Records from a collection
::::
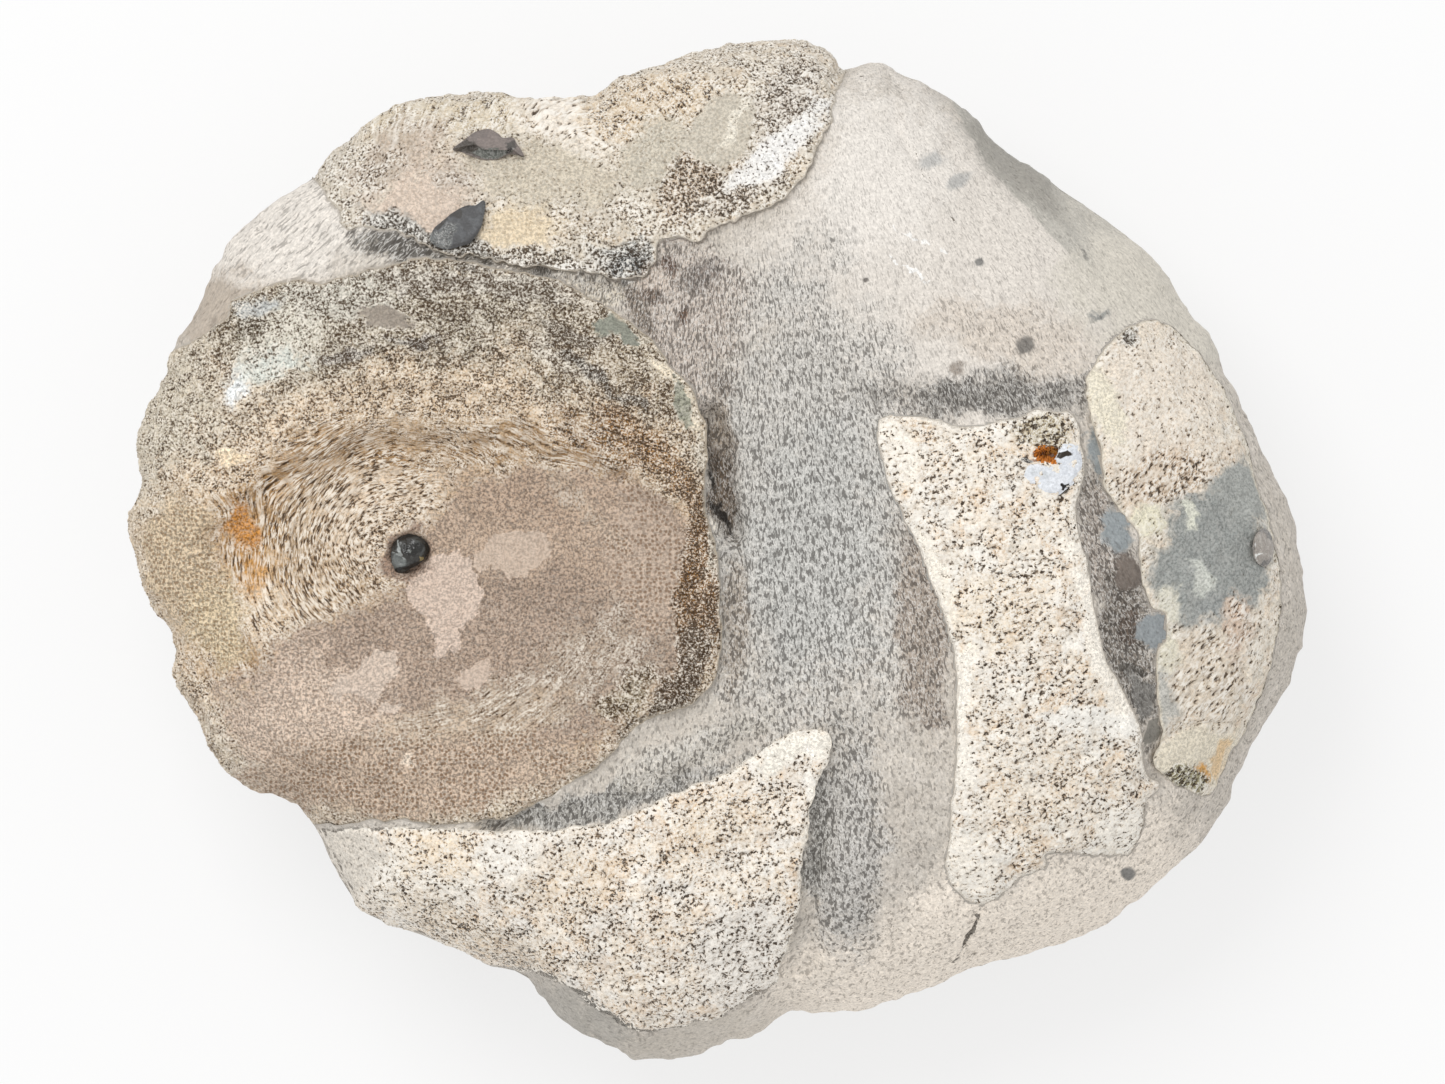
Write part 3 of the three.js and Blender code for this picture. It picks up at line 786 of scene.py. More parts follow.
ROUND_PATCHES = [
    Patch(-53, 8, 6, 14, 8, 0.5, (190, 179, 159), 0.7),
    Patch(-27, 21.5, 27, 8, -8, 0.5, (170, 159, 139), 0.95),
    Patch(-11, 16, 10, 5, -42, 0.5, (164, 148, 124), 1.0),
    Patch(-28, -2.5, 30, 20.5, 0, 0.25, (218, 192, 160), 0.85, hole=0.76),
    Patch(-42.3, 22, 3.8, 3.4, 0, 0.6, (206, 201, 186), 0.75),
    Patch(-38, 25.4, 5, 2.2, 0, 0.5, (186, 182, 170), 0.8),
    Patch(-22, 26.4, 12, 1.3, -4, 0.6, (170, 164, 154), 1.2, strength=0.8),
    Patch(-46.4, 22.8, 1.6, 1.2, 0, 0.6, (156, 150, 134), 1.0),
    Patch(-48.6, 9.4, 1.5, 0.9, 0, 0.3, (228, 210, 182), 0.1),
    Patch(-45.4, 24.6, 1.8, 1.1, 0, 0.6, (176, 178, 176), 0.4),
    Patch(-47.6, 16.6, 1.5, 1.7, 10, 0.7, (226, 229, 230), 0.2),
    Patch(-43.8, 18.6, 4.2, 1.5, 12, 0.7, (206, 210, 202), 0.5),
    Patch(-37.2, 19.8, 2.4, 0.6, 4, 0.5, (140, 133, 125), 1.0),
    Patch(-30.5, 20.6, 2.8, 0.5, -4, 0.5, (124, 117, 110), 1.0),
    Patch(-33.2, 23.0, 2.3, 0.95, -6, 0.25, (150, 140, 128), 0.02, 0.0, 0.0),
    Patch(-9.4, 21.4, 2.4, 1.0, -32, 0.2, (132, 134, 122), 0.02),
    Patch(-15, 18.8, 3.4, 1.2, -34, 0.7, (214, 206, 192), 0.8, strength=0.8),
    Patch(-11.6, 17.4, 4.6, 0.7, -38, 0.5, (112, 106, 98), 1.1),
    Patch(-13.5, 21.6, 3.6, 0.9, -26, 0.5, (122, 116, 107), 1.1, strength=0.6),
    Patch(-4.4, 16.6, 4.8, 0.9, -55, 0.4, (222, 209, 186), 0.5),
    Patch(-4.0, 15.0, 0.8, 2.4, 18, 0.25, (140, 140, 124), 0.2),
    Patch(-26.5, -5, 25.5, 15.4, 0, 0.3, (178, 154, 127), 0.4),
    Patch(-38.5, 2.2, 12.0, 8.8, 25, 0.22, (190, 166, 137), 0.66, 1.0),
    Patch(-33.5, 3.6, 6.5, 4.6, 20, 0.4, (206, 184, 158), 0.62, 1.0),
    Patch(-46.4, 1.4, 3.6, 7.4, 0, 0.5, (182, 146, 100), strength=0.9),
    # ochre-brown ring round the dish, darkened in part as painted shade below the ledge step; the next patch
    # carries it on at the upper right
    Patch(-26.5, -4, 27.8, 17.6, -2, 0.2, (158, 124, 82), 0.5, 0.8, hole=0.78, strength=0.9),
    Patch(-12.0, 10.8, 6.5, 2.0, -30, 0.6, (142, 108, 66), 0.8, 0.4, strength=0.9),
    Patch(-45.2, -6.0, 3.6, 3.2, 0, 0.5, (214, 190, 160), 0.7, 0.6),
    Patch(-14.5, -2.2, 16, 10.0, -3, 0.08, (168, 147, 128), 0.1, 0.0, 0.0),
    Patch(-20, 5.2, 6, 2.2, -12, 0.6, (160, 138, 119), 0.12, strength=0.7),
    Patch(-20, -11, 17, 9, 0, 0.4, (151, 132, 116), 0.12, 0.0, 0.2),
    Patch(-30, -14.5, 20, 9.5, 6, 0.2, (160, 141, 125), 0.12, 0.0, 0.4),
    Patch(-10.5, -9.5, 6, 4, 40, 0.8, (142, 125, 108), 0.6, 0.5, strength=0.5),
    Patch(-19, -14.5, 5, 2, 20, 0.8, (152, 135, 118), 0.6, 0.6, strength=0.4),
    Patch(-41, -17, 8.5, 7, 10, 0.6, (193, 174, 157), 0.12, 0.0, 0.3),
    Patch(-6.8, 0.0, 4.0, 7.6, 6, 0.35, (176, 157, 140), 0.05, 0.0, 0.9),
    Patch(-29, -22.3, 17, 4.6, 4, 0.4, (178, 158, 139), 0.15, 0.0, 1.0),
    Patch(-14.0, 5.0, 5.6, 0.8, -46, 0.8, (168, 150, 129), 0.5, 0.5, strength=0.35),
    Patch(-13.5, -11, 6, 2.6, 40, 0.7, (168, 149, 128), 0.5, 0.6, strength=0.35),
    Patch(-24.5, -16.4, 9.5, 2.4, 8, 0.6, (178, 159, 136), 0.55, 0.9, strength=0.6),
    Patch(-9, -14.5, 2.6, 2.4, 30, 0.5, (150, 134, 106), 1.1),
    # partly painted shade: these four brown patches along the dish's right rim are darkened to stand for the
    # shadow of the crevice beside it, over the bone's own brown
    Patch(-1.8, -3.5, 1.8, 9.8, -3, 0.5, (150, 112, 66), 1.4, 0.0, 0.0),
    Patch(-5.6, 8.8, 6.6, 1.9, -44, 0.5, (168, 130, 84), 1.4),
    Patch(-3.0, -11.8, 2.0, 5.0, -24, 0.5, (104, 82, 56), 1.2),
    Patch(-5.4, -16.2, 4.6, 1.3, 38, 0.5, (108, 92, 72), 1.0),
    Patch(-1.3, 9.4, 0.5, 2.6, 4, 0.5, (206, 195, 176), 0.6),
    Patch(0.0, 0.6, 0.5, 2.4, -10, 0.5, (196, 186, 170), 0.8),
    Patch(-53.2, -1.5, 4, 7.5, 12, 0.35, (192, 173, 146), 0.12, 0.0, 0.9),
    Patch(-50.2, -7, 3.4, 4.5, 20, 0.4, (198, 180, 150), 0.15, 0.0, 0.8),
    Patch(-47.4, 2.9, 1.7, 2.7, 0, 0.45, (180, 121, 46), 0.14, 0.0, 0.3, strength=0.95),
    Patch(-46.6, -1.9, 1.4, 2.4, 10, 0.6, (184, 134, 68), 0.3, strength=0.8),
    Patch(-27.3, -4.0, 3.1, 3.2, 20, 0.04, (197, 178, 163), 0.05, 0.0, 0.0, uneven=0.7),
    Patch(-27.3, -7.6, 1.3, 2.7, 6, 0.04, (197, 178, 163), 0.05, 0.0, 0.0, uneven=0.45),
    Patch(-20.4, -0.2, 4.4, 1.8, 10, 0.06, (190, 171, 154), 0.02, 0.0, 0.0, uneven=0.55),
    Patch(-24.0, -12.0, 2.0, 1.2, 30, 0.05, (192, 173, 157), 0.02, 0.0, 0.0, uneven=0.5),
    Patch(-35.2, -12.6, 3.4, 2.0, 40, 0.05, (197, 180, 165), 0.05, 0.0, 0.0, uneven=0.7),
    Patch(-33.0, -15.2, 1.6, 0.9, 10, 0.08, (197, 180, 165), 0.05, 0.0, 0.0, uneven=0.4),
    Patch(-31.5, -20.6, 1.0, 0.9, 0, 0.3, (212, 196, 178), 0.1),
    Patch(-30.8, -0.2, 2.9, 2.9, 0, 0.3, (136, 114, 98), 0.15, 0.0, 0.0),
]
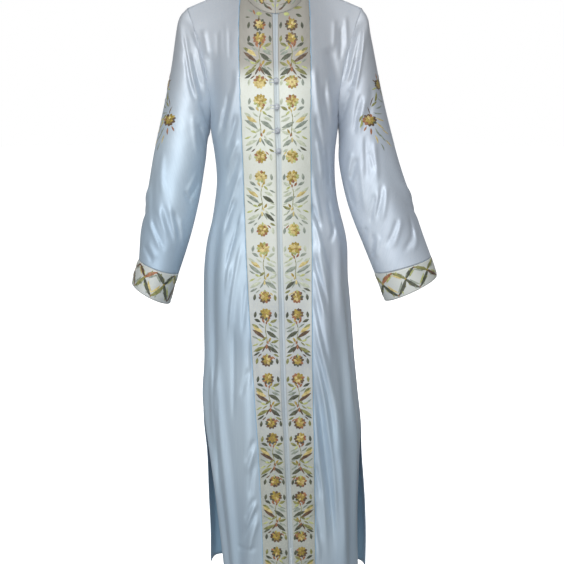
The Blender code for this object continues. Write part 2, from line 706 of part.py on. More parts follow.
def make_tube(name, path, radius, around, finish):
    """Round cord along a path that lies square to Y, with filled ends."""
    points = []
    for i, point in enumerate(path):
        before = path[max(i - 1, 0)]
        after = path[min(i + 1, len(path) - 1)]
        forward = unit(after - before)
        side = np.cross(forward, (0.0, 1.0, 0.0))
        for k in range(around):
            turn = 2 * math.pi * k / around
            points.append(point + radius * (math.cos(turn) * side + math.sin(turn) * np.array((0, 1, 0))))
    faces = []
    for i in range(len(path) - 1):
        for k in range(around):
            a = i * around + k
            b = i * around + (k + 1) % around
            faces += [(a, b + around, b), (a, a + around, b + around)]
    last = (len(path) - 1) * around
    for k in range(1, around - 1):
        faces.append((0, k, k + 1))
        faces.append((last, last + k + 1, last + k))
    return make_object(name, points, faces, finish)


def main():
    clear_scene()
    fronts = {side: front_grid(side) for side in ("left", "right")}
    back = back_grid()
    for side in ("left", "right"):
        make_front(side, fronts[side])
        make_band(side, fronts[side])
        sleeve, cuff = sleeve_grids(side, fronts, back)
        make_sleeve(side, sleeve, cuff)
        make_back(side, back)
    make_collar(fronts, back)
    for number, z in enumerate(BUTTON_HEIGHTS, start=1):
        seat = centre_point(fronts["left"], z)
        make_button(f"button_{number}", seat)
        make_loop(f"loop_{number}", seat)


main()
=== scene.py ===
import math
import random

import bmesh
import bpy
import numpy as np
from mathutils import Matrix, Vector
from mathutils.bvhtree import BVHTree


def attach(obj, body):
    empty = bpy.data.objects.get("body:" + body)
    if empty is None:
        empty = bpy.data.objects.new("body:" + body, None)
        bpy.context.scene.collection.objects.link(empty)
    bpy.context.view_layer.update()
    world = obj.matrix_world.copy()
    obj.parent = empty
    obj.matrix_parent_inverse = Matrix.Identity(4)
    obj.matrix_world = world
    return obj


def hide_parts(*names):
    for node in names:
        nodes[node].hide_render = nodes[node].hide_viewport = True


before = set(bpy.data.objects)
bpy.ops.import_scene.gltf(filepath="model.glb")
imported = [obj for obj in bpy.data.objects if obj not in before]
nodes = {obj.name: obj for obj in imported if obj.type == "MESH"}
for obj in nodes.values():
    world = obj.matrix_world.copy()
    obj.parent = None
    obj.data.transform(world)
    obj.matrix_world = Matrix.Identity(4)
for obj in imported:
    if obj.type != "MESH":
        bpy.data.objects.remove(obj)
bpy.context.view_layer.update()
print("frame loaded:", len(nodes), "nodes")

scene = bpy.context.scene
chance = random.Random(7)
signs = {"left": 1, "right": -1}    # the wearer's own sides, by the sign of x
ahead = Vector((0.0, -1.0, 0.0))


# wraps a node's output, so that sums on values are written as Python
class Shade:
    def __init__(self, tree, socket):
        self.tree = tree
        self.socket = socket

    def node(self, kind, settings=None, values=None, output=0):
        made = self.tree.nodes.new(kind)
        for name, value in (settings or {}).items():
            setattr(made, name, value)
        for key, value in (values or {}).items():
            if isinstance(value, Shade):
                self.tree.links.new(value.socket, made.inputs[key])
            else:
                made.inputs[key].default_value = value
        return Shade(self.tree, made.outputs[output])

    def maths(self, operation, first, second=0.0):
        return self.node("ShaderNodeMath", {"operation": operation}, {0: first, 1: second})

    def __add__(self, other):
        return self.maths("ADD", self, other)

    def __sub__(self, other):
        return self.maths("SUBTRACT", self, other)

    def __rsub__(self, other):
        return self.maths("SUBTRACT", other, self)

    def __mul__(self, other):
        return self.maths("MULTIPLY", self, other)

    __radd__ = __add__
    __rmul__ = __mul__

    def sine(self):
        return self.maths("SINE", self)

    def clamped(self):
        return self.node("ShaderNodeClamp", None, {"Value": self})

    def between(self, low, high):  # soft step from 0 at low to 1 at high
        return self.node("ShaderNodeMapRange", {"interpolation_type": "SMOOTHSTEP"},
                         {"Value": self, "From Min": low, "From Max": high})

    def mixed(self, first, second):  # this value is the share of the second colour
        return self.node("ShaderNodeMix", {"data_type": "RGBA"},
                         {0: self, 6: first, 7: second}, output=2)


def colour(red, green, blue):  # from screen values of 0 to 255
    linear = []
    for part in (red, green, blue):
        part /= 255
        linear.append(part / 12.92 if part <= 0.04045 else ((part + 0.055) / 1.055) ** 2.4)
    return (*linear, 1.0)


def newMaterial(name, **fixed):  # fixed sockets of its shader by name
    material = bpy.data.materials.new(name)
    material.use_nodes = True
    tree = material.node_tree
    shader = tree.nodes["Principled BSDF"]
    for key, value in fixed.items():
        shader.inputs[key.replace("_", " ")].default_value = value
    return material, Shade(tree, shader.outputs[0])


def join(value, node, name):
    value.tree.links.new(value.socket, node.inputs[name])


def surface(shade, base, rough):
    join(base, shade.socket.node, "Base Color")
    join(rough, shade.socket.node, "Roughness")


level = (0.0, 0.0, 0.0)


def stretched(shade, scale, turn=level):  # object coordinates, turned then scaled
    place = shade.node("ShaderNodeTexCoord", output=3)
    turned = shade.node("ShaderNodeMapping", None, {"Vector": place, "Rotation": turn})
    return shade.node("ShaderNodeMapping", None, {"Vector": turned, "Scale": scale})


def noise(shade, scale, detail=2.0, rough=0.5, turn=level):
    if not isinstance(scale, tuple):
        scale = (scale,) * 3
    return shade.node("ShaderNodeTexNoise", None, {
        "Vector": stretched(shade, scale, turn), "Scale": 1.0, "Detail": detail,
        "Roughness": rough})


def parted(shade, place, axes):     # single coordinates out of a place
    return [shade.node("ShaderNodeSeparateXYZ", None, {0: place}, output=axis) for axis in axes]


def bumped(shade, height, strength, distance, under=None):
    values = {"Height": height, "Strength": strength, "Distance": distance}
    if under is not None:
        values["Normal"] = under
    bump = shade.node("ShaderNodeBump", None, values)
    join(bump, shade.socket.node, "Normal")
    return bump


satinLook = {
    "lit": colour(190, 206, 218),
    "deep": colour(160, 179, 196),
    # painted shade on the satin's ripples
    "rippleShade": colour(176, 198, 211),
    "upper": colour(184, 188, 194),     # greyer at the shoulders
    "upperHeights": (-0.45, -0.06),
    "left": colour(198, 199, 208),      # and on the wearer's left
    "leftReach": (0.03, 0.13),
    "leftHeights": (-1.05, -0.6),
    # the inner faces: a darker copy of the outer satin, painted shade of the inside; the piping
    # takes these tones too
    "inside": colour(150, 184, 208),
    "insideDeep": colour(124, 158, 184),
    "roughness": 0.62,
    "sheen": 0.10,
    "metallic": 0.55,
    "insideMetallic": 0.4,              # share of the outside's
    "warp": (420, 420, 9),
    "clouds": (5, 5, 2.2),
    "ripple": (26, 26, 4.5),
}


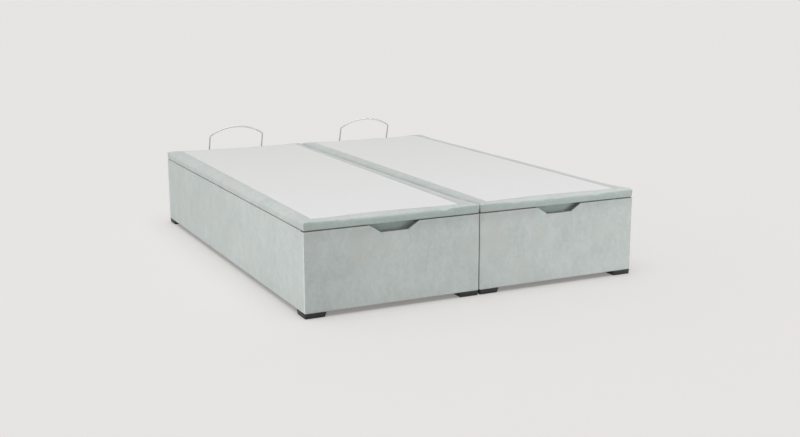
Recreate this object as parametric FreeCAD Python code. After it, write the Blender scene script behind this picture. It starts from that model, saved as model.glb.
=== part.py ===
import FreeCAD, Part

import math
import os

# Storage bed: two upholstered box bases side by side, each with a padded lid hinged at the head end.
# The foot end faces -Y, the head end +Y, and Z is up from the floor.
# The origin is on the floor under the middle of the whole bed.

Vector = FreeCAD.Vector

# Overall sizes
unit_width = 800.0
unit_length = 2100.0
unit_gap = 6.0
foot_height = 22.0
base_height = 336.0
lid_height = 41.0
lid_opening_angle = 42.0

# Boards and timber
board_thickness = 18.0
floor_thickness = 8.0
floor_board_gap = 1.0
post_width = 40.0
post_clearance = 18.0
bearer_width = 60.0
bearer_depth = 26.5
bearer_count = 5
rail_thickness = 18.0
rail_depth = 45.0
cross_rail_count = 3
locating_gap = 4.0

# Covers and padding
cover_thickness = 4.0
fold_thickness = 1.5
inner_fold_depth = 30.0
hem_width = 30.0
lid_cover_thickness = 3.0
lid_hem_width = 24.0
soft_gap = 0.2
corner_radius = 8.0
top_edge_bevel = 2.0
roll_radius = 12.0
crown_radius = 130.0
crown_angle = 20.0
cloth_side_border = 66.0
cloth_end_border = 39.0
cloth_corner_radius = 10.0

# Hand cut-out in the top edge of each foot end
cutout_top_width = 228.0
cutout_bottom_width = 125.0
cutout_depth = 32.0
cutout_corner_radius = 5.0

# Feet
foot_width = 95.0
foot_taper = 8.0
foot_rim_height = 8.0
foot_rim_step = 1.5
foot_corner_bevel = 4.0

# Buffers that the closed lid lands on
buffer_width = 14.0
buffer_play = 0.2
front_buffer_spacing = 600.0

# Hinges
hinge_count = 2
hinge_spacing = 480.0
hinge_width = 80.0
leaf_thickness = 1.5
leaf_depth = 20.0
leaf_play = 0.2
knuckle_radius = 4.5
knuckle_count = 3
knuckle_gap = 0.3
knuckle_standoff = 1.5
hinge_pin_radius = 2.5
running_clearance = 0.05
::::
Task description
Retype verbatim the lines that run from the line containing "sleeve, cuff = sleeve_grids(side, fronts, back)" to the line containing "self.socket = socket", both inclusive, and no others.

Result for this exercise
        sleeve, cuff = sleeve_grids(side, fronts, back)
        make_sleeve(side, sleeve, cuff)
        make_back(side, back)
    make_collar(fronts, back)
    for number, z in enumerate(BUTTON_HEIGHTS, start=1):
        seat = centre_point(fronts["left"], z)
        make_button(f"button_{number}", seat)
        make_loop(f"loop_{number}", seat)


main()
=== scene.py ===
import math
import random

import bmesh
import bpy
import numpy as np
from mathutils import Matrix, Vector
from mathutils.bvhtree import BVHTree


def attach(obj, body):
    empty = bpy.data.objects.get("body:" + body)
    if empty is None:
        empty = bpy.data.objects.new("body:" + body, None)
        bpy.context.scene.collection.objects.link(empty)
    bpy.context.view_layer.update()
    world = obj.matrix_world.copy()
    obj.parent = empty
    obj.matrix_parent_inverse = Matrix.Identity(4)
    obj.matrix_world = world
    return obj


def hide_parts(*names):
    for node in names:
        nodes[node].hide_render = nodes[node].hide_viewport = True


before = set(bpy.data.objects)
bpy.ops.import_scene.gltf(filepath="model.glb")
imported = [obj for obj in bpy.data.objects if obj not in before]
nodes = {obj.name: obj for obj in imported if obj.type == "MESH"}
for obj in nodes.values():
    world = obj.matrix_world.copy()
    obj.parent = None
    obj.data.transform(world)
    obj.matrix_world = Matrix.Identity(4)
for obj in imported:
    if obj.type != "MESH":
        bpy.data.objects.remove(obj)
bpy.context.view_layer.update()
print("frame loaded:", len(nodes), "nodes")

scene = bpy.context.scene
chance = random.Random(7)
signs = {"left": 1, "right": -1}    # the wearer's own sides, by the sign of x
ahead = Vector((0.0, -1.0, 0.0))


# wraps a node's output, so that sums on values are written as Python
class Shade:
    def __init__(self, tree, socket):
        self.tree = tree
        self.socket = socket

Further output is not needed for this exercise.